On August 2, 2024, A&F, as parent and a guarantor, A&F Management, as lead borrower, and certain of A&F’s direct and indirect wholly-owned subsidiaries, as additional borrowers and guarantors, entered into the Second Amendment to the Amended and Restated Credit Agreement (the “Second Amendment”), together with the lenders party thereto and Wells Fargo Bank, National Association, as administrative agent for the lenders. The Second Amendment amended the Amended and Restated Credit Agreement, dated as of April 29, 2021 (the “ABL Credit Agreement”), to, among other things (as described in greater detail below), provide for a $500 million senior secured asset-based revolving credit facility (the “ABL Facility”). The Company incurred customary fees and expenses in connection with the entry into the Second Amendment.
The Second Amendment amended the ABL Credit Agreement to, among other things:
increase the aggregate commitments thereunder from $400 million to $500 million;
establish a $100 million sub-facility for the benefit of Abfico Netherlands Distribution B.V. (“Abfico”) and AFH Stores UK Limited (“AFH UK”) that is (i) secured by a first priority security interest in all assets (subject to specified exclusions) of each of Abfico and AFH UK, (ii) guaranteed by A&F and certain of its domestic direct and indirect wholly-owned subsidiaries, and (iii) subject to a borrowing base as described therein;
extend the maturity date from April 29, 2026 to August 2, 2029;
increase the letter of credit sub-limit from $50 million to $62.5 million;
decrease the swing line availability from $50 million to $30 million;
decrease the unused line fee from a variable rate of 25 basis points to 37.5 basis points to a flat rate of 25 basis points; and
increase pricing of the interest rate margin applicable to borrowings as follows:
from 1.25% to 1.50% when average availability is greater than or equal to 50% of the Loan Cap (as defined in the Second Amendment); and
from 1.50% to 1.75% when average availability is less than 50% of the Loan Cap.
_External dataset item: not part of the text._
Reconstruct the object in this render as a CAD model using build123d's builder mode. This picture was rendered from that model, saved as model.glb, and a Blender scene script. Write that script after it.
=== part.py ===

The ABL Facility is subject to a borrowing base, consisting primarily of inventory located in the U.S., the United Kingdom and the Netherlands, with a letter of credit sub-limit of $62.5 million, a swing line loan sub-limit of $30 million, and an accordion feature allowing A&F to increase the revolving commitment by up to $150 million subject to specified conditions. The ABL Facility is available for working capital, capital expenditures, and other general corporate purposes.

As of February 1, 2025, availability under the ABL Facility was $500 million, net of $0.4 million in outstanding stand-by letters of credit. As the Company must maintain excess availability equal to the greater of 10% of the Loan Cap or $36 million under the ABL Facility, borrowing capacity available to the Company under the ABL Facility was $450 million as of February 1, 2025.

Representations, Warranties and Covenants

The agreements related to the ABL Facility contain various representations, warranties and restrictive covenants that, among other things and subject to specified exceptions, restrict the ability of the Company and its subsidiaries to: grant or incur liens; incur, assume or guarantee additional indebtedness; sell or otherwise dispose of assets, including capital stock of subsidiaries; make investments in certain subsidiaries; pay dividends, make distributions or redeem or repurchase capital stock; change the nature of their business; and consolidate or merge with or into, or sell substantially all of the assets of the Company or A&F Management to another entity.

Certain of the agreements related to the ABL Facility also contain certain affirmative covenants, including reporting requirements, such as delivery of financial statements, certificates and notices of certain events, maintaining insurance and providing additional guarantees and collateral in certain circumstances.

The Company was in compliance with all covenants under these agreements as of February 1, 2025.